>>>
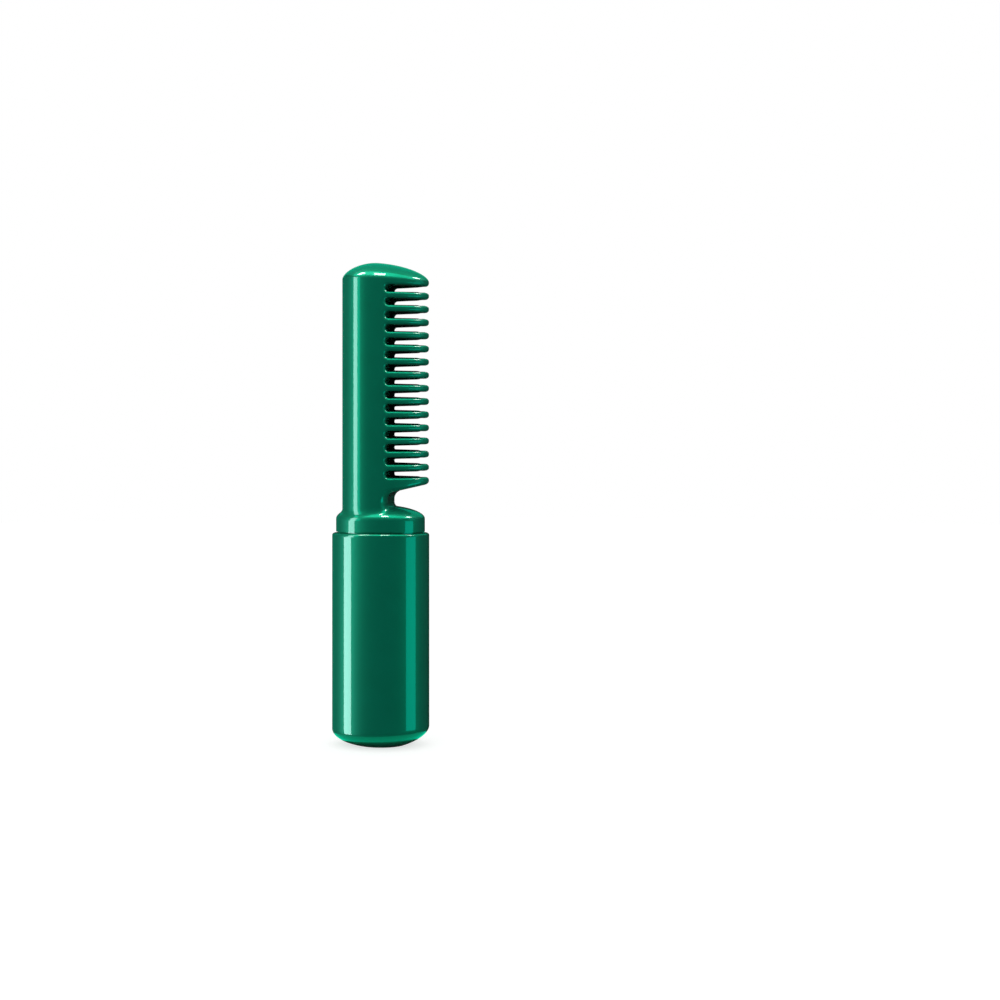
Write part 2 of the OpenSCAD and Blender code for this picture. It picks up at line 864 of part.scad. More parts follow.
module battery_leads() {
    plug_z = board_top_z - 3.4;
    bend_z = board_z + 3.7;
    tab_z = cell_top_z + tab_t;
    color("red") lead([
        [tab_lead_x, tab_lead_y, tab_z], [tab_lead_x, tab_lead_y, (tab_z + bend_z) / 2],
        [9.7, 2.2, bend_z], [9.2, 1.7, board_z + 6.7],
        [7.6, 0.8, board_z + 8.9], [4.8, 0.8, board_z + 9.9],
        [3.2, board_y - 1.5, plug_z - 1.5], [3.2, board_y - 1.5, plug_z]
    ], lead_d);
    color(dark) lead([
        [10.3, 1.8, cell_z], [10.3, 1.8, cell_z + 1.6], [11.4, 3, cell_z + 4.4],
        [duct_x, duct_y, cell_z + 9], [duct_x, duct_y, (cell_z + cell_top_z) / 2],
        [duct_x, duct_y, bulkhead_z - 2], [duct_x - 0.2, duct_y - 0.1, board_z + 4.6],
        [10.4, 2.6, board_z + 7.6], [7.2, 2.3, board_z + 9],
        [3.6, 2.4, board_z + 9.2], [1.7, board_y - 1.4, plug_z - 1.6], [1.7, board_y - 1.4, plug_z]
    ], lead_d);
}

module charge_leads() {
    for (s = [0, 1]) color(s == 0 ? "red" : dark) lead([
        [-8 - s, 4 + s * 1.2, charge_face_z], [-8 - s, 4 + s * 1.2, charge_face_z + 0.8],
        [1 + s * 0.2 - duct_x, 3.2 + s * 1.2, frame_z - 0.4],
        [-duct_x, 3 + s * 1.2, frame_z + 3],
        [-duct_x, 3 + s * 1.2, (cell_z + cell_top_z) / 2],
        [-duct_x, 3 + s * 1.2, bulkhead_z - 2],
        [0.4 - duct_x, 2.6 + s, board_z + 3 + s * 1.4],
        [-8.6, 1.4, board_z + 5.6 + s * 2],
        [-7.2, board_y - 1.4, board_z + 5.8 + s * 2], [-7.2, board_y, board_z + 5.8 + s * 2]
    ], thin_lead_d);
}

module heater_leads() {
    plug_z = board_top_z - 0.4;
    fuse_y = -plate_t / 2 - fuse_r;
    heat_x = heater_x + 1;
    heat_y = plate_t / 2 + heater_t / 2;
    color("#c23b2a") {
        lead([
            [-3.3, board_y - 1.4, plug_z], [-3.3, board_y - 1.4, plug_z + 2], [-3, 0.4, plug_z + 9],
            [-1.8, -2.6, collar_edge_z - 1], [fuse_x, fuse_y - 1, carrier_z - 0.6],
            [fuse_x, fuse_y, fuse_z - 0.8], [fuse_x, fuse_y, fuse_z]
        ], lead_d);
        lead([
            [fuse_x, fuse_y, fuse_z + fuse_l], [fuse_x, fuse_y, fuse_z + fuse_l + 1],
            [-2.8, -2.2, heater_z - 4.3], [heat_x + 0.4, -heat_y, heater_z - 3.2],
            [heat_x, -heat_y, heater_z - 1.6], [heat_x, -heat_y, heater_z]
        ], lead_d);
    }
    color("#e8e4d8") lead([
        [-1.6, board_y - 1.4, plug_z], [-1.6, board_y - 1.4, plug_z + 2], [-2.4, 2.8, plug_z + 9],
        [-3.6, 4, collar_edge_z], [-4.2, 4.4, tail_z - 1.4], [-4.4, 3.9, tail_z + 4],
        [heat_x + 0.1, 2.8, tail_z + 7.2], [heat_x, heat_y + 0.2, heater_z - 3],
        [heat_x, heat_y, heater_z - 1.4], [heat_x, heat_y, heater_z]
    ], lead_d);
}

module sensor_leads() {
    plug_z = board_top_z - 0.4;
    for (s = [0, 1]) color(s == 0 ? "white" : "#e0c020") lead([
        [1 + s * 1.4, board_y - 1.4, plug_z], [1 + s * 1.4, board_y - 1.4, plug_z + 2],
        [0.6 + s, 2.6, plug_z + 9],
        [s * 0.6 - 0.6, 3.6, collar_edge_z], [sensor_x - 0.5 + s, 4.2, tail_z - 1.4],
        [sensor_x - 0.5 + s, 4.6, sensor_z - 1.4], [sensor_x - 0.5 + s, sensor_y + 1, sensor_z],
        [sensor_x - 0.5 + s, sensor_y, sensor_z]
    ], thin_lead_d);
}

module shell_screws() {
    color(steel) for (s = [-1, 1]) {
        bar_y(s * boss_x, boss_z, head_r, head_seat_y, head_seat_y + head_t);
        bar_y(s * boss_x, boss_z, screw_r, -screw_len, head_seat_y);
    }
}

// Heating comb and its heaters

module heating_comb() {
    half_t = plate_t / 2;
    color(dark) difference() {
        union() {
            block(plate_edge_x, plate_tip_x, -half_t, half_t, plate_bottom_z, plate_top_z);
            block(plate_edge_x, tail_x, -half_t, half_t, tail_z, plate_bottom_z + eps);
        }
        for (i = [0:slot_count - 1])
            translate([0, 0, slot_z0 + i * tooth_pitch]) through_y()
                slot_outline(plate_root_x, gap_root_h, gap_tip_h, plate_tip_x, 0.5);
        for (z = clamp_hole_zs) bar_y(clamp_hole_x, z, screw_r + place_gap, -far, far);
        bar_y(carrier_screw_x, carrier_screw_z, screw_r + place_gap, -far, far);
    }
}

// Flat sheet against the heating comb's side, from depth y0 to y1 off its middle
module side_sheet(side, x0, x1, y0, y1, z0, z1) {
    block(x0, x1, side < 0 ? -y1 : y0, side < 0 ? -y0 : y1, z0, z1);
}

module heater_block(side) {
    y0 = plate_t / 2;
    side_sheet(side, heater_x, heater_x + heater_w, y0, y0 + heater_t, heater_z, heater_z + heater_l);
}

module heater_front() {
    color("#e9e6df") heater_block(-1);
}

module heater_rear() {
    color("#e9e6df") heater_block(1);
}

module heater_insulation() {
    y0 = plate_t / 2 + heater_t;
    color("#b08d57") for (side = [-1, 1])
        side_sheet(side, heater_x - mica_rim, heater_x + heater_w + mica_rim, y0, y0 + mica_t,
            heater_z - mica_end, heater_z + heater_l + mica_end);
}

module clamp_plate(side, hole_r) {
    difference() {
        side_sheet(side, heater_x - clamp_side, heater_x + heater_w + clamp_side,
            clamp_y, clamp_y + clamp_t, heater_z - clamp_rim, heater_z + heater_l + clamp_rim);
        for (z = clamp_hole_zs) bar_y(clamp_hole_x, z, hole_r, -far, far);
    }
}

module clamp_plate_front() {
    color(steel) clamp_plate(-1, screw_r);
}

module clamp_plate_rear() {
    color(steel) clamp_plate(1, screw_r + place_gap);
}

module clamp_spacers() {
    color("#c8b06a") for (z = clamp_hole_zs, s = [-1, 1]) difference() {
        bar_y(clamp_hole_x, z, spacer_r, s < 0 ? -clamp_y : plate_t / 2, s < 0 ? -plate_t / 2 : clamp_y);
        bar_y(clamp_hole_x, z, screw_r + place_gap, -far, far);
    }
}

module clamp_screws() {
    color(steel) for (z = clamp_hole_zs) {
        bar_y(clamp_hole_x, z, head_r, clamp_y + clamp_t, clamp_y + clamp_t + head_t);
        bar_y(clamp_hole_x, z, screw_r, -clamp_y - clamp_t, clamp_y + clamp_t);
    }
}

module heater_carrier() {
    half_t = plate_t / 2;
    floor_z = carrier_z - carrier_floor_t;
    color("#2b2b2b") difference() {
        union() {
            block(carrier_x, plate_edge_x + 1, -carrier_half_d, carrier_half_d, carrier_z, carrier_top_z);
            block(plate_edge_x + 0.5, plate_edge_x + 5, half_t, half_t + carrier_tongue_t,
                carrier_z, carrier_screw_z + 2.4);
            intersection() {
                prism(comb_oval(comb_wall + 0.2), floor_z, carrier_z);
                block(-far, neck_x - comb_wall - 0.2, -far, far, floor_z, carrier_z);
            }
        }
        block(plate_edge_x, far, -half_t, half_t, tail_z, far * 4);
        bar_y(carrier_screw_x, carrier_screw_z, screw_r, 0, far);
        for (s = [-1, 1])
            block(lead_window[0], lead_window[1],
                s < 0 ? -far : lead_window_y, s < 0 ? -lead_window_y : far,
                floor_z - eps, carrier_z + eps);
    }
}

module carrier_screw() {
    half_t = plate_t / 2;
    color(steel) {
        bar_y(carrier_screw_x, carrier_screw_z, head_r, -half_t - head_t, -half_t);
        bar_y(carrier_screw_x, carrier_screw_z, screw_r, -half_t, half_t + carrier_tongue_t);
    }
}

module thermal_fuse() {
    color("#c9c9c9") translate([fuse_x, -plate_t / 2 - fuse_r, fuse_z])
        cylinder(r = fuse_r, h = fuse_l, $fn = fine);
}

module temperature_sensor() {
    color("#20242a") bar_y(sensor_x, sensor_z, 1.3, plate_t / 2, sensor_y);
}

handle_front_shell();
handle_rear_shell();
comb_front_shell();
comb_rear_shell();
power_button();
button_bezel();
status_light_pipes();
usb_socket_shell();
usb_socket_tongue();
inner_frame();
battery_cell();
battery_top_tab();
battery_bottom_tab();
battery_pads();
control_board();
control_chip();
power_transistors();
lead_connector();
status_leds();
switch_body();
switch_plunger();
switch_snap_dome();
charge_board();
charge_chip();
charge_inductor();
charge_capacitors();
battery_leads();
charge_leads();
heater_leads();
sensor_leads();
board_screws();
charge_board_screws();
frame_screws();
shell_screws();
heating_comb();
heater_front();
heater_rear();
heater_insulation();
clamp_plate_front();
clamp_plate_rear();
clamp_spacers();
clamp_screws();
heater_carrier();
carrier_screw();
thermal_fuse();
temperature_sensor();
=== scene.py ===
"""The looks of a green cordless heated hair straightening comb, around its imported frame."""

import json
import math

import bmesh
import bpy
import numpy as np
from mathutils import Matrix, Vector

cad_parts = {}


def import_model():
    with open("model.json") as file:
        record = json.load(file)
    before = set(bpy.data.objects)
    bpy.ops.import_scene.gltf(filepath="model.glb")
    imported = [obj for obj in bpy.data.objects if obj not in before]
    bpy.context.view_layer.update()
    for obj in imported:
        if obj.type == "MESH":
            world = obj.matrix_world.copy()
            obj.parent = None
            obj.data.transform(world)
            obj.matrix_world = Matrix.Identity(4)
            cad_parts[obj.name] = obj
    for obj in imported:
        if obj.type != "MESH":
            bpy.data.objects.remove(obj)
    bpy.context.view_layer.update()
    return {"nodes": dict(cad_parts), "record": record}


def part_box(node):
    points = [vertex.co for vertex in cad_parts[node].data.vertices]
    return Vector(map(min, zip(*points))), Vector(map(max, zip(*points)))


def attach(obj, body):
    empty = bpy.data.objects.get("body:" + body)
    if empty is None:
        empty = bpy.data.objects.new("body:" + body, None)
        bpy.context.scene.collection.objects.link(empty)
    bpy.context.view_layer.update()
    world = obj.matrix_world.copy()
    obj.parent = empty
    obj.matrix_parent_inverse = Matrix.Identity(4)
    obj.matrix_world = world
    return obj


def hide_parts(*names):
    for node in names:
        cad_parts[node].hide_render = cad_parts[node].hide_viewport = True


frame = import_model()

# Shapes are in millimetres about the middle of the flat under the handle: x grows towards the teeth,
# y towards the back and z upwards. A and B are the half-axes of an oval in x and y
MM = 0.001
TINY = 1e-6


def box_mm(node):
    """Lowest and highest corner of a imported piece, in millimetres."""
    return [np.array(corner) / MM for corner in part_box(node)]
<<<
Do this ▸ Using the material above, extract the line that contains "heater_front();" and every line after it, exactly as given; stop at the last line.

Full answer ▸
heater_front();
heater_rear();
heater_insulation();
clamp_plate_front();
clamp_plate_rear();
clamp_spacers();
clamp_screws();
heater_carrier();
carrier_screw();
thermal_fuse();
temperature_sensor();
=== scene.py ===
"""The looks of a green cordless heated hair straightening comb, around its imported frame."""

import json
import math

import bmesh
import bpy
import numpy as np
from mathutils import Matrix, Vector

cad_parts = {}


def import_model():
    with open("model.json") as file:
        record = json.load(file)
    before = set(bpy.data.objects)
    bpy.ops.import_scene.gltf(filepath="model.glb")
    imported = [obj for obj in bpy.data.objects if obj not in before]
    bpy.context.view_layer.update()
    for obj in imported:
        if obj.type == "MESH":
            world = obj.matrix_world.copy()
            obj.parent = None
            obj.data.transform(world)
            obj.matrix_world = Matrix.Identity(4)
            cad_parts[obj.name] = obj
    for obj in imported:
        if obj.type != "MESH":
            bpy.data.objects.remove(obj)
    bpy.context.view_layer.update()
    return {"nodes": dict(cad_parts), "record": record}


def part_box(node):
    points = [vertex.co for vertex in cad_parts[node].data.vertices]
    return Vector(map(min, zip(*points))), Vector(map(max, zip(*points)))


def attach(obj, body):
    empty = bpy.data.objects.get("body:" + body)
    if empty is None:
        empty = bpy.data.objects.new("body:" + body, None)
        bpy.context.scene.collection.objects.link(empty)
    bpy.context.view_layer.update()
    world = obj.matrix_world.copy()
    obj.parent = empty
    obj.matrix_parent_inverse = Matrix.Identity(4)
    obj.matrix_world = world
    return obj


def hide_parts(*names):
    for node in names:
        cad_parts[node].hide_render = cad_parts[node].hide_viewport = True


frame = import_model()

# Shapes are in millimetres about the middle of the flat under the handle: x grows towards the teeth,
# y towards the back and z upwards. A and B are the half-axes of an oval in x and y
MM = 0.001
TINY = 1e-6


def box_mm(node):
    """Lowest and highest corner of a imported piece, in millimetres."""
    return [np.array(corner) / MM for corner in part_box(node)]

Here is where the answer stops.